++++ Dataset content ++++
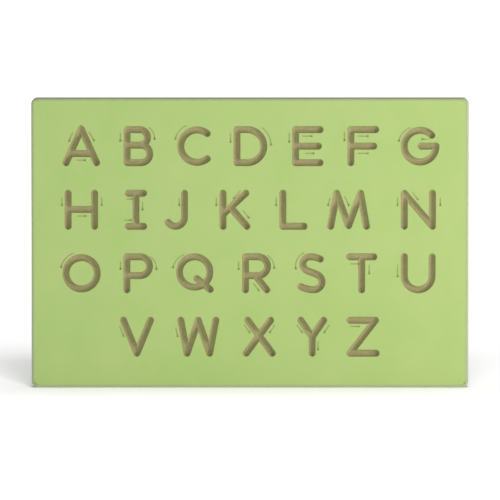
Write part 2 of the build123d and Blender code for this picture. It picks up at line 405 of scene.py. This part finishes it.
for arrows in stroke_arrows.values():
    for tail_x, tail_z, head_x, head_z, turn in arrows:
        tail = Vector((tail_x, 0, tail_z)) / 1000
        head = Vector((head_x, 0, head_z)) / 1000
        chord = head - tail
        turn = math.radians(turn)
        course = math.atan2(chord.z, chord.x)
        left = Vector((-math.sin(course - turn / 2), 0, math.cos(course - turn / 2)))
        start = [marks.verts.new(tail + left * side * line_width / 2) for side in (1, -1)]
        edge = marks.edges.new(start)
        if turn:
            centre = tail + left * chord.length / (2 * math.sin(turn / 2))
            bmesh.ops.spin(
                marks, geom=start + [edge], cent=centre,
                axis=(0, -1, 0), angle=turn, steps=steps_of_turn,
            )
        else:
            line = bmesh.ops.extrude_edge_only(marks, edges=[edge])
            ends = [item for item in line["geom"] if isinstance(item, bmesh.types.BMVert)]
            bmesh.ops.translate(marks, verts=ends, vec=chord)
        pointing = Matrix.Rotation(-course - turn / 2, 4, "Y")
        bmesh.ops.create_circle(
            marks, cap_ends=True, radius=head_radius, segments=3,
            matrix=Matrix.Translation(head) @ pointing @ faces_front,
        )
raised = bmesh.ops.extrude_face_region(marks, geom=marks.faces[:])
tops = [item for item in raised["geom"] if isinstance(item, bmesh.types.BMVert)]
bmesh.ops.translate(marks, verts=tops, vec=(0, -2 * mark_height, 0))
bmesh.ops.translate(marks, verts=marks.verts[:], vec=(0, front + mark_height, 0))
bmesh.ops.recalc_face_normals(marks, faces=marks.faces[:])
mark_mesh = bpy.data.meshes.new("stroke_arrows")
marks.to_mesh(mark_mesh)
marks.free()
arrows = bpy.data.objects.new("stroke_arrows", mark_mesh)
bpy.context.scene.collection.objects.link(arrows)

burnt = bpy.data.materials.new("burnt mark")
burnt.use_nodes = True
tree = burnt.node_tree
shader = tree.nodes["Principled BSDF"]
shader.inputs["Roughness"].default_value = 0.8
tones = colours(tree, noise(tree, 700, 2), (0, (0.25, 0.27, 0.09)), (1, (0.38, 0.43, 0.15)))
tree.links.new(tones, shader.inputs["Base Color"])
mark_mesh.materials.append(burnt)
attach(arrows, "root")
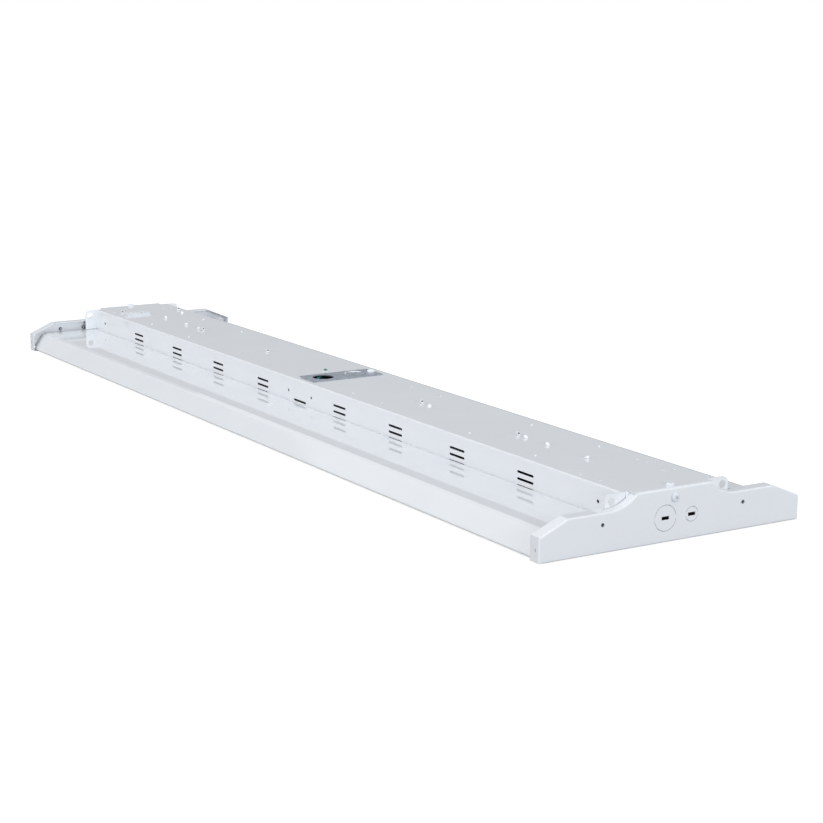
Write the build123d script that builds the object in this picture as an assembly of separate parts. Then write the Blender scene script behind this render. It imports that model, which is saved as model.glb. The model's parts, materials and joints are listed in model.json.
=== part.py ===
++++
Restate the data above word for word.

• Completed exercise:
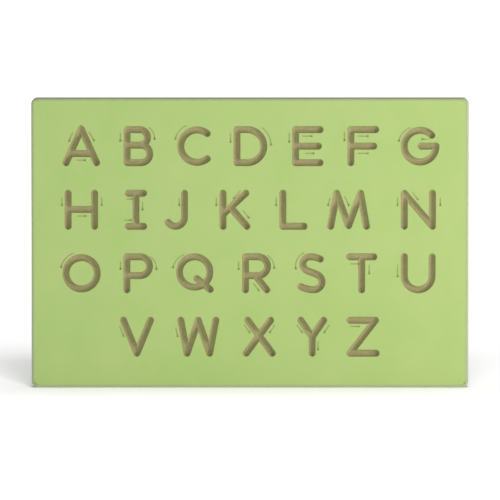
Write part 2 of the build123d and Blender code for this picture. It picks up at line 405 of scene.py. This part finishes it.
for arrows in stroke_arrows.values():
    for tail_x, tail_z, head_x, head_z, turn in arrows:
        tail = Vector((tail_x, 0, tail_z)) / 1000
        head = Vector((head_x, 0, head_z)) / 1000
        chord = head - tail
        turn = math.radians(turn)
        course = math.atan2(chord.z, chord.x)
        left = Vector((-math.sin(course - turn / 2), 0, math.cos(course - turn / 2)))
        start = [marks.verts.new(tail + left * side * line_width / 2) for side in (1, -1)]
        edge = marks.edges.new(start)
        if turn:
            centre = tail + left * chord.length / (2 * math.sin(turn / 2))
            bmesh.ops.spin(
                marks, geom=start + [edge], cent=centre,
                axis=(0, -1, 0), angle=turn, steps=steps_of_turn,
            )
        else:
            line = bmesh.ops.extrude_edge_only(marks, edges=[edge])
            ends = [item for item in line["geom"] if isinstance(item, bmesh.types.BMVert)]
            bmesh.ops.translate(marks, verts=ends, vec=chord)
        pointing = Matrix.Rotation(-course - turn / 2, 4, "Y")
        bmesh.ops.create_circle(
            marks, cap_ends=True, radius=head_radius, segments=3,
            matrix=Matrix.Translation(head) @ pointing @ faces_front,
        )
raised = bmesh.ops.extrude_face_region(marks, geom=marks.faces[:])
tops = [item for item in raised["geom"] if isinstance(item, bmesh.types.BMVert)]
bmesh.ops.translate(marks, verts=tops, vec=(0, -2 * mark_height, 0))
bmesh.ops.translate(marks, verts=marks.verts[:], vec=(0, front + mark_height, 0))
bmesh.ops.recalc_face_normals(marks, faces=marks.faces[:])
mark_mesh = bpy.data.meshes.new("stroke_arrows")
marks.to_mesh(mark_mesh)
marks.free()
arrows = bpy.data.objects.new("stroke_arrows", mark_mesh)
bpy.context.scene.collection.objects.link(arrows)

burnt = bpy.data.materials.new("burnt mark")
burnt.use_nodes = True
tree = burnt.node_tree
shader = tree.nodes["Principled BSDF"]
shader.inputs["Roughness"].default_value = 0.8
tones = colours(tree, noise(tree, 700, 2), (0, (0.25, 0.27, 0.09)), (1, (0.38, 0.43, 0.15)))
tree.links.new(tones, shader.inputs["Base Color"])
mark_mesh.materials.append(burnt)
attach(arrows, "root")
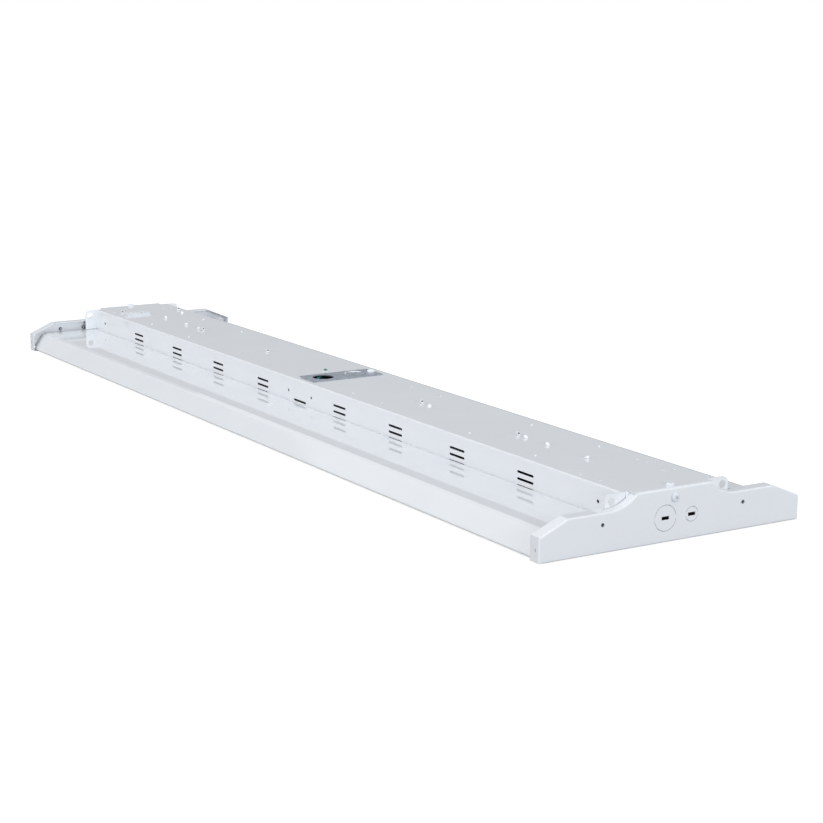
Write the build123d script that builds the object in this picture as an assembly of separate parts. Then write the Blender scene script behind this render. It imports that model, which is saved as model.glb. The model's parts, materials and joints are listed in model.json.
=== part.py ===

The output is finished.